Children beat effigy of Judas in Poland, amid persistence of ‘medieval anti-Semitism’ (April 23, 2019; Washington Post)[3]

 

Polish cities and provinces declare ‘LGBT-free zones’ as government ramps up ‘hate speech.’ (22 July 2019; Independent)[4]

 

Poland's [ruling party leader] Kaczynski condemns gay pride marches as election nears. (August 18, 2019; Reuters)[5]

 

Poland enforces controversial near-total abortion ban. (28 January, 2021; BBC)[6]

 

Abortion law protests in Poland put civil liberties in the spotlight.

"This is essentially a fight for our rights and our lives," lawyer Eliza Rutynowska told NBC News.(Jan. 30, 2021; NBC News)[7]

 

The Polish Government’s Holocaust ‘Truth Campaign’ Is a Weird Mix of Authoritarianism, Ignorance, and Injured Pride. (Feb. 25, 2021; The Tablet)[8]

 

These messages — all of them reported by reputable and fairly middle-of-the-road media — should well give one pause.
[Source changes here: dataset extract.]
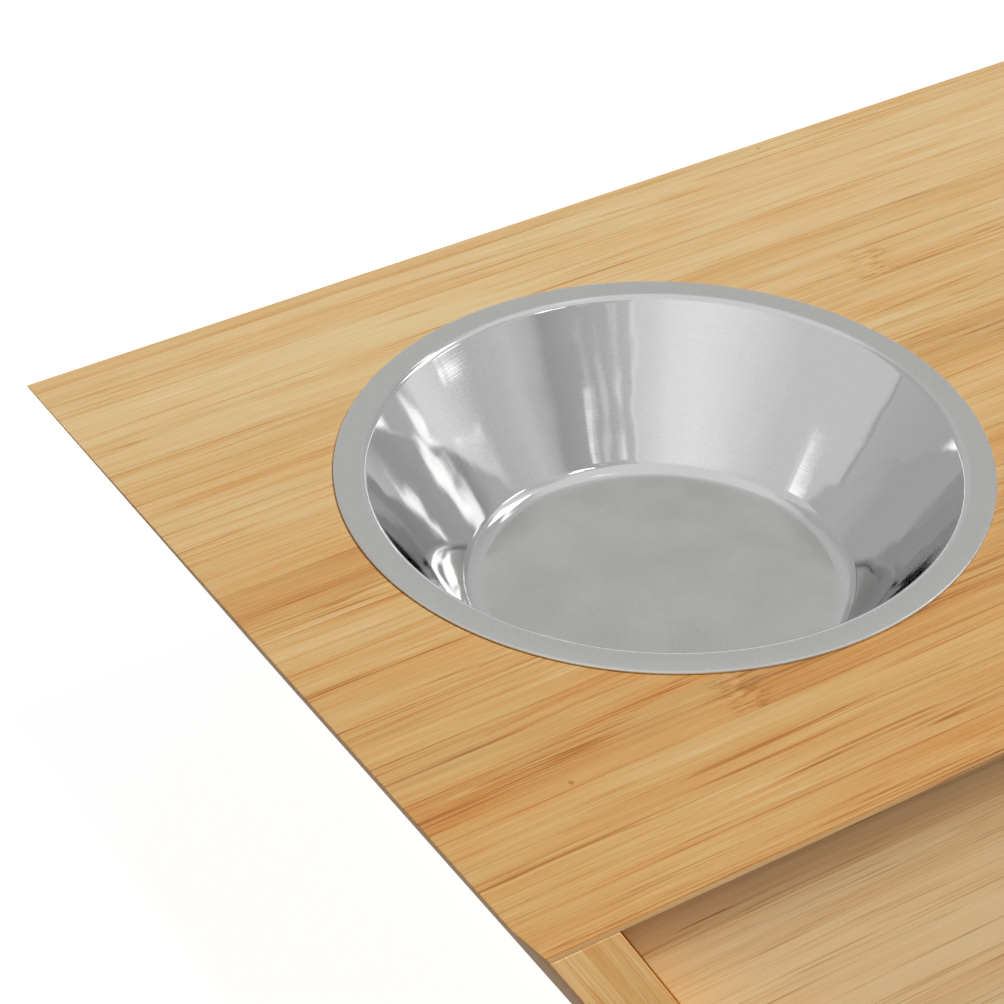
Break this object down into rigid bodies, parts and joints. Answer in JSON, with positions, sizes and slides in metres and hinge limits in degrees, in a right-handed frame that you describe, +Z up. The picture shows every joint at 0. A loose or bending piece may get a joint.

What is happening in Poland? What has happened to Poland? All the more reason, then, why this month’s symposium on populism in today’s Poland is particularly timely. The panelists, including Warsaw-based activist and journalist Konstanty Gebert, have been invited to provide a sober counterpoint of accountability-taking to the self-serving and divisive discourses now on offer from Warsaw. The focalizing points of the news from Warsaw, now as throughout the last three centuries — the period that corresponds to Poland’s rise to modernity — are Polish-Jewish relations and the notion of who and what is a Pole, and who should or should not be counted as a “good” or a “patriotic” Pole. The Polish government’s current list of personae non gratae includes, evidently, women, liberal-minded people, Jews, and LGBTQ+ people. A rough back of the napkin calculation shows this to comprise at least half of Poland’s population — thus revealing a country that has decided that it is at war with itself, and possibly well on its way of becoming lost to itself. It seems that Jarry’s deconstructive talent for picking up on the absurd in people and their politics was spot on after all.